Direction –
Return, exactly as written, the run of lines that begins at the line containing "const badge = new THREE.Group();" and ends at the line containing "for node in". Nothing outside that run belongs in the answer.

(Modeling code records)
········

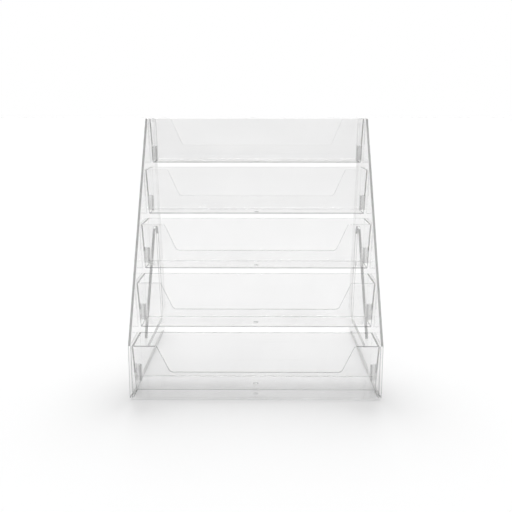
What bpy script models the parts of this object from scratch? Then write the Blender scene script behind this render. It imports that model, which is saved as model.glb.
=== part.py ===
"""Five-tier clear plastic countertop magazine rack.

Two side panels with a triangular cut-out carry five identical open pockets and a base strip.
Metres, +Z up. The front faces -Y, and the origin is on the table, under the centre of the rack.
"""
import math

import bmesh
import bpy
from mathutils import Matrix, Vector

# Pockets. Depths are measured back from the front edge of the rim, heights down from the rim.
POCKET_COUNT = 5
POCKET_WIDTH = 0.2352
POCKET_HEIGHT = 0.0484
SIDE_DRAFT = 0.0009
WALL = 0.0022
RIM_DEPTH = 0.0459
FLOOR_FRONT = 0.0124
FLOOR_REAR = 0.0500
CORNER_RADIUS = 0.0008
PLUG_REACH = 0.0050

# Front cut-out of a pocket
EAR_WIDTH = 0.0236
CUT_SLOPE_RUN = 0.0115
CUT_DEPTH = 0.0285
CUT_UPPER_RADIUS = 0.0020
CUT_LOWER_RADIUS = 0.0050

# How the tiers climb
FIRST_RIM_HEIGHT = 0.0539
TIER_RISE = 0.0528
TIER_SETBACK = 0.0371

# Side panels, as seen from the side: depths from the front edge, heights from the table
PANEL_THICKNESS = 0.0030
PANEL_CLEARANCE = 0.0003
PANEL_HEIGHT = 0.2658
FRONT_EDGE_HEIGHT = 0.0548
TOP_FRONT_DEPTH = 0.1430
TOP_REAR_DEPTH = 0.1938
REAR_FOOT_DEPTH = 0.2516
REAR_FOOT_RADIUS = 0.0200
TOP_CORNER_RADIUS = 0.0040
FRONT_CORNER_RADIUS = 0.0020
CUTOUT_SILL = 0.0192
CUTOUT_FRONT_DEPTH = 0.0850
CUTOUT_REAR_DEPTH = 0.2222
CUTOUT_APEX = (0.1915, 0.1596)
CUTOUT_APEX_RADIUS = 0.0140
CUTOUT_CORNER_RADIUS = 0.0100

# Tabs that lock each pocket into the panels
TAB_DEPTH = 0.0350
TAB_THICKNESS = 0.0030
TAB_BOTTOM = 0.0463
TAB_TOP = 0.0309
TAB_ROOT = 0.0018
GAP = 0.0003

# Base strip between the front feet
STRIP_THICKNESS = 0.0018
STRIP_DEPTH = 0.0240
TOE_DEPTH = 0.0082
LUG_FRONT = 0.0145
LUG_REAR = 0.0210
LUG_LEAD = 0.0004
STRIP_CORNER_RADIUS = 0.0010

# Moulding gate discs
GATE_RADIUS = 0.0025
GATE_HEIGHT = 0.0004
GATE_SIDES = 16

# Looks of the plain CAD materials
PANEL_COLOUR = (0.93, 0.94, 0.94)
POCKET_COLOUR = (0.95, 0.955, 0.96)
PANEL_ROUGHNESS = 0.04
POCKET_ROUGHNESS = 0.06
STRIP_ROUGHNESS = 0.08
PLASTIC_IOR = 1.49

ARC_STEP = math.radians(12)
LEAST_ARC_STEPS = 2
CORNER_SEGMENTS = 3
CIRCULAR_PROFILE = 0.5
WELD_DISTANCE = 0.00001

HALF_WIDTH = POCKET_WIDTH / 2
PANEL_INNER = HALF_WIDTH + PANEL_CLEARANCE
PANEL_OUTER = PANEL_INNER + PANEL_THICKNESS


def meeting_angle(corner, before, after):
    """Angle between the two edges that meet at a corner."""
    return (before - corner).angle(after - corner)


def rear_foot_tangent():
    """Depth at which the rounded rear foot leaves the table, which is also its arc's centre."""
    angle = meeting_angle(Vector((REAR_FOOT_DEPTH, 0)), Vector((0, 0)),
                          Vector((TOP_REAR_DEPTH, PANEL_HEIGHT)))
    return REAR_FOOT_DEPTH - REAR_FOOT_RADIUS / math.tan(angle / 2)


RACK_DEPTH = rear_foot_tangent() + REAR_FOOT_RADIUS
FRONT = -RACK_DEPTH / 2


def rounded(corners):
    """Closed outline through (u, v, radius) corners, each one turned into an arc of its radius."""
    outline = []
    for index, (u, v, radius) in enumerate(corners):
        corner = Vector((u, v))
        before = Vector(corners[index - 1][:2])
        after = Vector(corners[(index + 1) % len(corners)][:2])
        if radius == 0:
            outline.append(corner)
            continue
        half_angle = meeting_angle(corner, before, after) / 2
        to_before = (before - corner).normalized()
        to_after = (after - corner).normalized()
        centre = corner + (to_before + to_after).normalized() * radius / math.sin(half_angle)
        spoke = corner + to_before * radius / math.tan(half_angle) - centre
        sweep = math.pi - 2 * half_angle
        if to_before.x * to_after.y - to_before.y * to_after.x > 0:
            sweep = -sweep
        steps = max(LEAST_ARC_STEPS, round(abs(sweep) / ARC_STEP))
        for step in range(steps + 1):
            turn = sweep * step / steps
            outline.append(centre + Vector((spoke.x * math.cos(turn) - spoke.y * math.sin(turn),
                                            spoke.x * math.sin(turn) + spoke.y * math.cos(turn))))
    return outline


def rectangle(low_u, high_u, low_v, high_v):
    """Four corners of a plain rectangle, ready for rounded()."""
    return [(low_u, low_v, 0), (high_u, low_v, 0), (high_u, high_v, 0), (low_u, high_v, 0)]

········

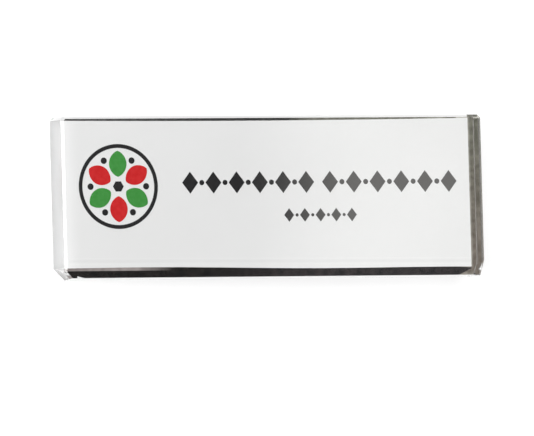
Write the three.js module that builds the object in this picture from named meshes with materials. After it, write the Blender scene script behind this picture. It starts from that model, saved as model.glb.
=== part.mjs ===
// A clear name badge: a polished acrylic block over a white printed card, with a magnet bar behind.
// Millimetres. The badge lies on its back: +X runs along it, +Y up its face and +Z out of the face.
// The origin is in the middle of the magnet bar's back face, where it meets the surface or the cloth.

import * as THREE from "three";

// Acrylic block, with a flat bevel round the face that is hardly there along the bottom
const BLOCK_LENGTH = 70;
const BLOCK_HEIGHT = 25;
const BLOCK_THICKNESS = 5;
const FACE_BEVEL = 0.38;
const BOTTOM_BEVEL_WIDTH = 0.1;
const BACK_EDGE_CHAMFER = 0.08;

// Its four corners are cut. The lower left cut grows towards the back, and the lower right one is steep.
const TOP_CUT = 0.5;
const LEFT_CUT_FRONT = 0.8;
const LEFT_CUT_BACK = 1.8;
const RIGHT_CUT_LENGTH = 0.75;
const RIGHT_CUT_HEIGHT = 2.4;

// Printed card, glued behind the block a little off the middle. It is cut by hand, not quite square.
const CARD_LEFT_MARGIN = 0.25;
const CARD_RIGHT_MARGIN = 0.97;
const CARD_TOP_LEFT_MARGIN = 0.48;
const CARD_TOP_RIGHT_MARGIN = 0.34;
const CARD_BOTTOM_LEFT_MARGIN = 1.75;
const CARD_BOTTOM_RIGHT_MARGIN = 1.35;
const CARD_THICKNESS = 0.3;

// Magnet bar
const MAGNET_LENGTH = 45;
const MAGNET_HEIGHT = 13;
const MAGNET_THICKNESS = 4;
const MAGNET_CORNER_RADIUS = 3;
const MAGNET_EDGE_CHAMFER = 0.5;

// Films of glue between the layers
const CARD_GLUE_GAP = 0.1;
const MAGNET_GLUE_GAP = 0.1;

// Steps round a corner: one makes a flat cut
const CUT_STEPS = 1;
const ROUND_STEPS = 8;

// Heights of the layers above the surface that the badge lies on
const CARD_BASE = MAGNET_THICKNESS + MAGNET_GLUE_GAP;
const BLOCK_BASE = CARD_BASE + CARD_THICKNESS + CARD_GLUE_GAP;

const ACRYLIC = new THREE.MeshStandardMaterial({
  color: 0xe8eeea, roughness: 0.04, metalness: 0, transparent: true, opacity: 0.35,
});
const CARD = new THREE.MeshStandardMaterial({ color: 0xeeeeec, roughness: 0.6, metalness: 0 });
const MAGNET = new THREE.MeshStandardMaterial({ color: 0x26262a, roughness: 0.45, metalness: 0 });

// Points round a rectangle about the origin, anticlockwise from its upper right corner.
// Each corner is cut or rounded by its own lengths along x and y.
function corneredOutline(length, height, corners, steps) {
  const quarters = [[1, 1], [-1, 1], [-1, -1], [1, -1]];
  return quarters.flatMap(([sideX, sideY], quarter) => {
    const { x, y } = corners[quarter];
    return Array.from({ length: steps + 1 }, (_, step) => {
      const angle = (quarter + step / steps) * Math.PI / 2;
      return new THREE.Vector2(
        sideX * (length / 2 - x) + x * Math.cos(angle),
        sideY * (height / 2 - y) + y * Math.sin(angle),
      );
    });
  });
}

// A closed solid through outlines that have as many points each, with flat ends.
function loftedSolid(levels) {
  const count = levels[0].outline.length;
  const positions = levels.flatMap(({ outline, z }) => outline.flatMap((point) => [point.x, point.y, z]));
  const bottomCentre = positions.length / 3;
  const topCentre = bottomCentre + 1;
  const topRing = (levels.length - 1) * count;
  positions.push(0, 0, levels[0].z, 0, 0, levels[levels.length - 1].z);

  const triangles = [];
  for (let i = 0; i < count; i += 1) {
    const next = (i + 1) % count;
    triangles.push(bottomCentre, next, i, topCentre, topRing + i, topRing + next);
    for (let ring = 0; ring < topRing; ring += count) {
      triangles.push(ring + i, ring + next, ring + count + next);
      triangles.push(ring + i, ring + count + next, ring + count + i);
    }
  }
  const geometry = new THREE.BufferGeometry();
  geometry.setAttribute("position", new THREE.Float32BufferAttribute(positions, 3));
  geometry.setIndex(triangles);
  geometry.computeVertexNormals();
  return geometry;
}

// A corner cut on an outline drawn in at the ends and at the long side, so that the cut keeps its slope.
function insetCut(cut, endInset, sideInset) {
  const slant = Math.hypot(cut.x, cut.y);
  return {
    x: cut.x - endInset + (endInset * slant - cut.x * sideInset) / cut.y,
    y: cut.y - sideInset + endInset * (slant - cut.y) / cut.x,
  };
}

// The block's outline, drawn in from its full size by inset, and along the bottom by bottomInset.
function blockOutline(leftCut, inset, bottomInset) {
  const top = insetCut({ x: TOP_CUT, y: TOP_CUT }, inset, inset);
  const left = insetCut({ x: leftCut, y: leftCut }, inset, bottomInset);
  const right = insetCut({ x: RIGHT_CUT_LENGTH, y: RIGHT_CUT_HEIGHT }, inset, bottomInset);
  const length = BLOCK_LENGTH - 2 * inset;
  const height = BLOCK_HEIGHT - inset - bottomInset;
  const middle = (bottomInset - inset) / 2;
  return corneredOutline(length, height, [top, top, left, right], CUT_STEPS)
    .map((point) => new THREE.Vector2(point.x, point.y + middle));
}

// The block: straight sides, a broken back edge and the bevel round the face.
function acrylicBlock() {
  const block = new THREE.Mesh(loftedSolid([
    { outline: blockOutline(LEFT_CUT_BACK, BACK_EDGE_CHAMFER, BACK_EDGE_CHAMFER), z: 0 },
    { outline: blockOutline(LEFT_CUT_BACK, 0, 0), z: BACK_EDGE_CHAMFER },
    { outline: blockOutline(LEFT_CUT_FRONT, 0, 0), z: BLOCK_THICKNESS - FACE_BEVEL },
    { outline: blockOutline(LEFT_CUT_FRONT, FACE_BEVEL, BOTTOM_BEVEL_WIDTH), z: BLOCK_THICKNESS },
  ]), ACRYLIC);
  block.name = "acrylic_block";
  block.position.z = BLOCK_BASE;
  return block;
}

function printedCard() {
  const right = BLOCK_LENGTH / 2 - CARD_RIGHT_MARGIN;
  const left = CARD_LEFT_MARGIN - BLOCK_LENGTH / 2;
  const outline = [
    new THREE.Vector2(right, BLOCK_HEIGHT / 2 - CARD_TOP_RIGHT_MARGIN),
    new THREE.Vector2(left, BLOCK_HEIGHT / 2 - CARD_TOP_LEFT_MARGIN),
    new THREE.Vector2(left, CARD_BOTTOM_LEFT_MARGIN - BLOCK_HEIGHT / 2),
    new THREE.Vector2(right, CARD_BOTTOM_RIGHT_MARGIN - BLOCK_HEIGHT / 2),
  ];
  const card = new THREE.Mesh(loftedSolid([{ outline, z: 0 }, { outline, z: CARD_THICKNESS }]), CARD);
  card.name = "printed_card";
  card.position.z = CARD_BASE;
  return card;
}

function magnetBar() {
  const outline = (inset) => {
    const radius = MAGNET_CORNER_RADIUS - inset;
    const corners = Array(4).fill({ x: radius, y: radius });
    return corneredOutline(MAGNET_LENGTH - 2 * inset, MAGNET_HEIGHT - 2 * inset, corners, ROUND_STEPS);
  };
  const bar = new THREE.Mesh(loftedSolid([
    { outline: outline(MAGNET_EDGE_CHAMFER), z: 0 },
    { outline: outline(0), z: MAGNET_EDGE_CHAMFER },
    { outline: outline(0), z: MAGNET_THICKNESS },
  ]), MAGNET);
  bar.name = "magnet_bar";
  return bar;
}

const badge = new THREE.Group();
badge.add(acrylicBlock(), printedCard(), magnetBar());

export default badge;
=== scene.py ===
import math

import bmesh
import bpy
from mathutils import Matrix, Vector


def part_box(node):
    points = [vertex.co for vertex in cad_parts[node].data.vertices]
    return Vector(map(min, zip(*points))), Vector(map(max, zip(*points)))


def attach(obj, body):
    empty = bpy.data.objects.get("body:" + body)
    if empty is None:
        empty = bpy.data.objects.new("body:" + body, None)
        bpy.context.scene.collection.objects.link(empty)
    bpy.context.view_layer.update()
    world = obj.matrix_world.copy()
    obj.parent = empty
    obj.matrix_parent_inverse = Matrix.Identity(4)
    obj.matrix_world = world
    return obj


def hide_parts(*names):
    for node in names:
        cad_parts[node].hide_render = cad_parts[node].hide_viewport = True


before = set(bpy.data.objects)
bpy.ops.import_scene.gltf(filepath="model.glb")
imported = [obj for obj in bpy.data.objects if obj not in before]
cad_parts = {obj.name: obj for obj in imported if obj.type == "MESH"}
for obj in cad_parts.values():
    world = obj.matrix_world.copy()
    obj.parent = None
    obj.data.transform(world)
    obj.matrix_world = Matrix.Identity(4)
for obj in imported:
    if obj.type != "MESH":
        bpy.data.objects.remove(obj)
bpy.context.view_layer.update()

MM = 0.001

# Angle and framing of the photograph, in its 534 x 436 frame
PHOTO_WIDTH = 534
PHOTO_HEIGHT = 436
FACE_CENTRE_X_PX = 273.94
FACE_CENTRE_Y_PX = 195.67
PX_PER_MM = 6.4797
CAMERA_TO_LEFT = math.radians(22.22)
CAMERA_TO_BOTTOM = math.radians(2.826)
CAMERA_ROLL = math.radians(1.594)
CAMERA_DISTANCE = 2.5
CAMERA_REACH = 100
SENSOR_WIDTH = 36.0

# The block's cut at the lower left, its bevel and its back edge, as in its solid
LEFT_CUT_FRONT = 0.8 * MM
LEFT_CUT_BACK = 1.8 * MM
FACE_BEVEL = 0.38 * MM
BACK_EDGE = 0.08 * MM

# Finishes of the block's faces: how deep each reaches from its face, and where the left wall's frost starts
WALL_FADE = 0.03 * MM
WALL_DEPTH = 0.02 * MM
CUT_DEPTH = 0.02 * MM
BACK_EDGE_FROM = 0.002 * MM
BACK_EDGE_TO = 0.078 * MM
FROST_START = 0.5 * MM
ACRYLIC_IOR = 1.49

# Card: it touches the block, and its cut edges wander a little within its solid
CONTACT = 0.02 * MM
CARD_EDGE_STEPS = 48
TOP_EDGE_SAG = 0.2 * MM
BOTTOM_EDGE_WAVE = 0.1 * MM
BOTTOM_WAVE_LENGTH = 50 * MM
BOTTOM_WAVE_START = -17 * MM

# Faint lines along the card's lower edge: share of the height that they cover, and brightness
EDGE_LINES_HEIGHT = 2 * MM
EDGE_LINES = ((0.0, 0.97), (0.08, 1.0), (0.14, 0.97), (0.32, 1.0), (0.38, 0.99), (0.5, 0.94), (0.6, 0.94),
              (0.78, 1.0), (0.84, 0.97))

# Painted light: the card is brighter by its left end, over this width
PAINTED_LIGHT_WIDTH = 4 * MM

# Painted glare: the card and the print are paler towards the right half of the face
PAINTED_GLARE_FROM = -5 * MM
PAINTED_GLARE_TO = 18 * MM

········

Output of the exercise –
const badge = new THREE.Group();
badge.add(acrylicBlock(), printedCard(), magnetBar());

export default badge;
=== scene.py ===
import math

import bmesh
import bpy
from mathutils import Matrix, Vector


def part_box(node):
    points = [vertex.co for vertex in cad_parts[node].data.vertices]
    return Vector(map(min, zip(*points))), Vector(map(max, zip(*points)))


def attach(obj, body):
    empty = bpy.data.objects.get("body:" + body)
    if empty is None:
        empty = bpy.data.objects.new("body:" + body, None)
        bpy.context.scene.collection.objects.link(empty)
    bpy.context.view_layer.update()
    world = obj.matrix_world.copy()
    obj.parent = empty
    obj.matrix_parent_inverse = Matrix.Identity(4)
    obj.matrix_world = world
    return obj


def hide_parts(*names):
    for node in names:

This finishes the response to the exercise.